Starting on July 1 the Federal Deposit Insurance Corporation (FDIC) and the Federal Reserve will begin reviewing the first drafts of living wills of the biggest financial institutions in the US.  These so-called "living wills" will inform the FDIC's ability, as receiver, to resolve any institution in an manner that ensures that depositors receive access to their insured deposits within one business day of the institution's failure (two business days if the failure occurs on a day other than a Friday), maximizes the net-present-value return from the sale or disposition of its assets, and minimizes the amount of any loss to be realized by the institution's creditors.

The proposal seeks to address a key lesson learned from the financial crisis in 2008, which is that resolution plans for large and complex insured depository institutions are essential for their orderly and least-costly resolution. The final rule is intended to address the banking industry's continuing exposure to the risks of insolvency of large and complex insured depository institutions — an exposure that proper resolution planning can mitigate.

Thomas Hoenig, a director of the Federal Deposit Insurance Corp. doesn't think, however, that the new regulatory process will end "too big to fail"- the idea that certain institutions are so important to the nation, that it would be disastrous if the government allowed them to fail.

"I want it to have good results, but it will not be the cure-all," Mr. Hoenig said in an interview.
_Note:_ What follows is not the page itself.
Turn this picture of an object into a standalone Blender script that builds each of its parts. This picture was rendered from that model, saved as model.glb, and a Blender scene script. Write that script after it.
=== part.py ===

While the living wills will force those running the bank to better understand their own organizations, the biggest firms will remain excessively big and complex, with too much of an impact on the economy, he said.

Similarly, Jaret Seiberg, a senior policy analyst at Guggenheim Securities' Washington Research Group said: "At the end of the day, this isn't going to become the hidden tool to break up JPMorgan and Bank of America. To take that radical of a step, you're going to need something more concrete than disputes over how credible a living will was written."

Meanwhile, the banks themselves – which include the likes of JP Morgan, Morgan Stanley, Bank of America, Goldman Sachs and Citigroup – have their own incentive to cooperate with regulators, writes Victoria Mcgrane.

"Policy makers could seek harsher solutions-such as Mr. Hoenig's proposal-if they don't see the plans as workable. So the industry has publicly embraced living wills, along with new powers granted to regulators to wind down megabanks outside of bankruptcy, as the solution for too big to fail."